=== Goal ===
Would you copy only the lines below, beginning with the one that contains "Give this object's" and running through the last entry line?

## Begin Supplied records

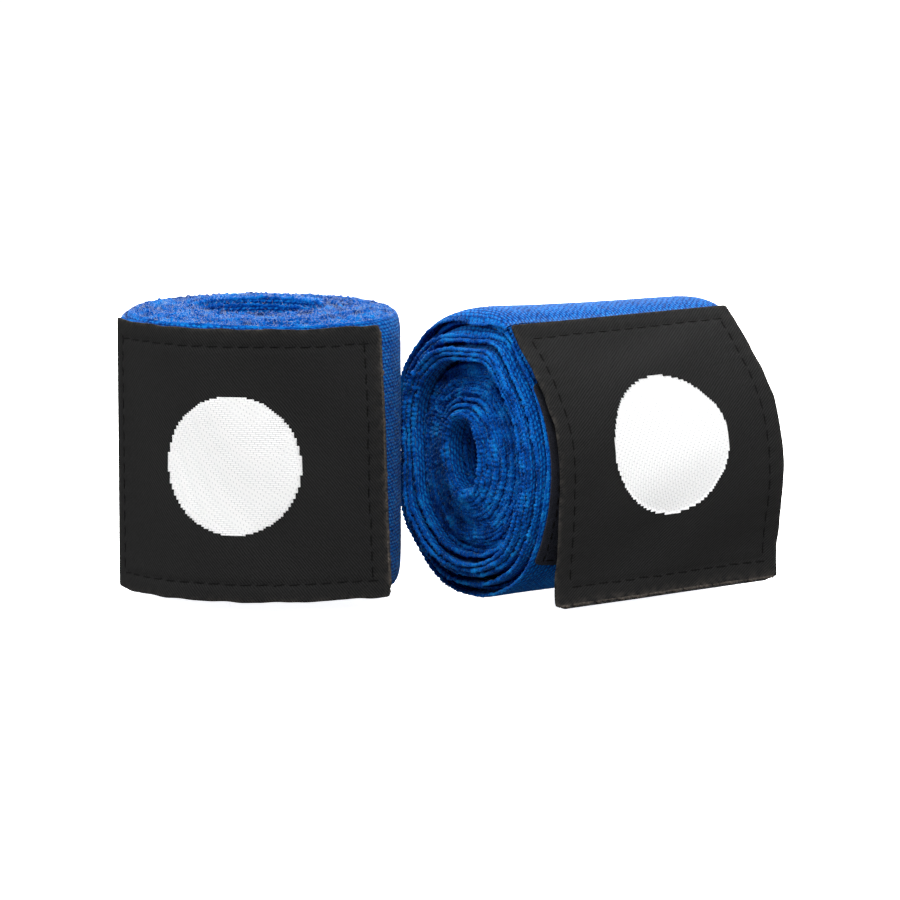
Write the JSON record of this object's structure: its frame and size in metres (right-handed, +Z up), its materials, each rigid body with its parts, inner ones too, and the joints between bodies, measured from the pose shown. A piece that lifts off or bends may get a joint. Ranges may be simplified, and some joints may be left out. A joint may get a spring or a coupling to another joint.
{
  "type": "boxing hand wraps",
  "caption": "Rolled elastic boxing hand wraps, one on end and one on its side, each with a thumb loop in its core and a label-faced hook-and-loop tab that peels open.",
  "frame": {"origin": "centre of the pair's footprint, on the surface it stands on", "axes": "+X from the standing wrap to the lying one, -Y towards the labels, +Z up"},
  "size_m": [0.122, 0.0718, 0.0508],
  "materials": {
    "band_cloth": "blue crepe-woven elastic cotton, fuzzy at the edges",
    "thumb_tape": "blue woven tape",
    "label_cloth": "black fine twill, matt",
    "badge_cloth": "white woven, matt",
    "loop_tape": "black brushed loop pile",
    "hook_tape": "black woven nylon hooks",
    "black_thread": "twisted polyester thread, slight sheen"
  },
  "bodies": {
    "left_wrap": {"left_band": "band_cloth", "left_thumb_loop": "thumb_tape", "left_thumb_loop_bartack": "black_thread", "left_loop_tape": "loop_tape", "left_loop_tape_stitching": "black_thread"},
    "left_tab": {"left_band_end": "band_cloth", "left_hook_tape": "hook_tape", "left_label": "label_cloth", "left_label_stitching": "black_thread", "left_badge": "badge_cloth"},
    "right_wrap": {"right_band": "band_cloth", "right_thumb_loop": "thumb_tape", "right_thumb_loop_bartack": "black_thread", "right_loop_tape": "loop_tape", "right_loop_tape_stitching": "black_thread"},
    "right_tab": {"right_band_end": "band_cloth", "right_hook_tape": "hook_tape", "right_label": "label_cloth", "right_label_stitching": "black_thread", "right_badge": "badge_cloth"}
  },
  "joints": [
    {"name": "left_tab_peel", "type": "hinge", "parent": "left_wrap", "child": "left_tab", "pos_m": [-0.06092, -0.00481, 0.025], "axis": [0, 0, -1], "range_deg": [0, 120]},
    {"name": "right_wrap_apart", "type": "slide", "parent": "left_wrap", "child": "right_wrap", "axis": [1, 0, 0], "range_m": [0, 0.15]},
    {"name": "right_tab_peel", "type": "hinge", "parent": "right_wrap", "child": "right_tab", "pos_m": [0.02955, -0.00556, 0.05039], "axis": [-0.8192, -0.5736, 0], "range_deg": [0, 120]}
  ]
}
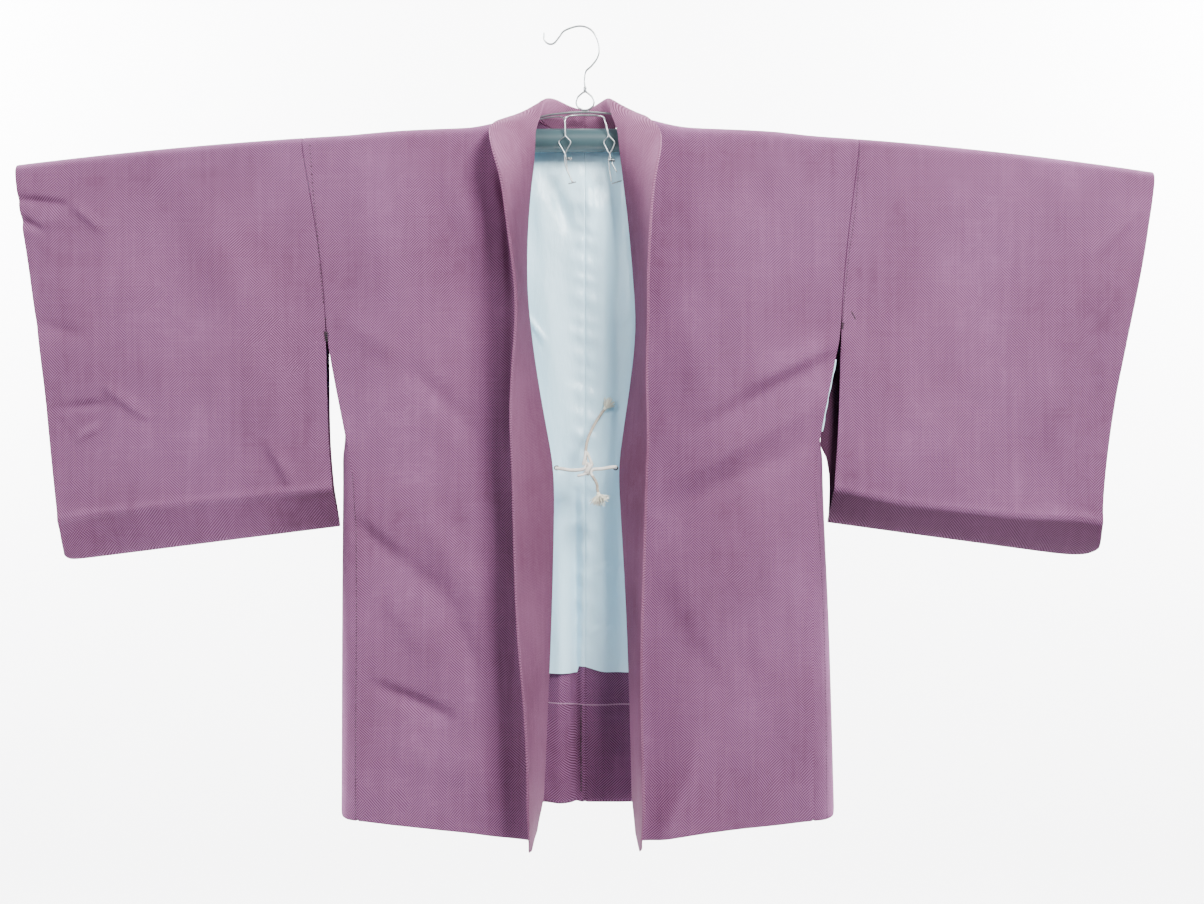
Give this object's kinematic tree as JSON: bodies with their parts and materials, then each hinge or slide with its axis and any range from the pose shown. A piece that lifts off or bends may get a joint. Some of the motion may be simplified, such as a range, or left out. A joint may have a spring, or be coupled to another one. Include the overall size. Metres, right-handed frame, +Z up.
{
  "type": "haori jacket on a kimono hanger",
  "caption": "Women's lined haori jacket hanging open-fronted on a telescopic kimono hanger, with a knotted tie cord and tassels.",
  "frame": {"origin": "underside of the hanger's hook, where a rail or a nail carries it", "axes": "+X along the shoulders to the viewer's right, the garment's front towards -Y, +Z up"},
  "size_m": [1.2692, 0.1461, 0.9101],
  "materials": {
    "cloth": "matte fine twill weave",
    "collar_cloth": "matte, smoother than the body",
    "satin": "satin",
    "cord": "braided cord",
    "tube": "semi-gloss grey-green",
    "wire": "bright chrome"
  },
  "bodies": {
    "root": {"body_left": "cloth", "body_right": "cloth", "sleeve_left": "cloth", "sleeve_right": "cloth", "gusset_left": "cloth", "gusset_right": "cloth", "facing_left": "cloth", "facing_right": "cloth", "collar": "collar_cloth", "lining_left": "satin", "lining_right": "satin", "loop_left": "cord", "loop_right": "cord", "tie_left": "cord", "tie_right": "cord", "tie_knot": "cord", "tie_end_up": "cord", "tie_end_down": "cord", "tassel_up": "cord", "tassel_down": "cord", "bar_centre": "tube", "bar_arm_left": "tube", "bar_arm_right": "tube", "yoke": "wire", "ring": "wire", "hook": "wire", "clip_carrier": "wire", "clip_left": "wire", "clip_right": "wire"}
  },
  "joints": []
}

## End Supplied records

=== Task solution ===
Give this object's kinematic tree as JSON: bodies with their parts and materials, then each hinge or slide with its axis and any range from the pose shown. A piece that lifts off or bends may get a joint. Some of the motion may be simplified, such as a range, or left out. A joint may have a spring, or be coupled to another one. Include the overall size. Metres, right-handed frame, +Z up.
{
  "type": "haori jacket on a kimono hanger",
  "caption": "Women's lined haori jacket hanging open-fronted on a telescopic kimono hanger, with a knotted tie cord and tassels.",
  "frame": {"origin": "underside of the hanger's hook, where a rail or a nail carries it", "axes": "+X along the shoulders to the viewer's right, the garment's front towards -Y, +Z up"},
  "size_m": [1.2692, 0.1461, 0.9101],
  "materials": {
    "cloth": "matte fine twill weave",
    "collar_cloth": "matte, smoother than the body",
    "satin": "satin",
    "cord": "braided cord",
    "tube": "semi-gloss grey-green",
    "wire": "bright chrome"
  },
  "bodies": {
    "root": {"body_left": "cloth", "body_right": "cloth", "sleeve_left": "cloth", "sleeve_right": "cloth", "gusset_left": "cloth", "gusset_right": "cloth", "facing_left": "cloth", "facing_right": "cloth", "collar": "collar_cloth", "lining_left": "satin", "lining_right": "satin", "loop_left": "cord", "loop_right": "cord", "tie_left": "cord", "tie_right": "cord", "tie_knot": "cord", "tie_end_up": "cord", "tie_end_down": "cord", "tassel_up": "cord", "tassel_down": "cord", "bar_centre": "tube", "bar_arm_left": "tube", "bar_arm_right": "tube", "yoke": "wire", "ring": "wire", "hook": "wire", "clip_carrier": "wire", "clip_left": "wire", "clip_right": "wire"}
  },
  "joints": []
}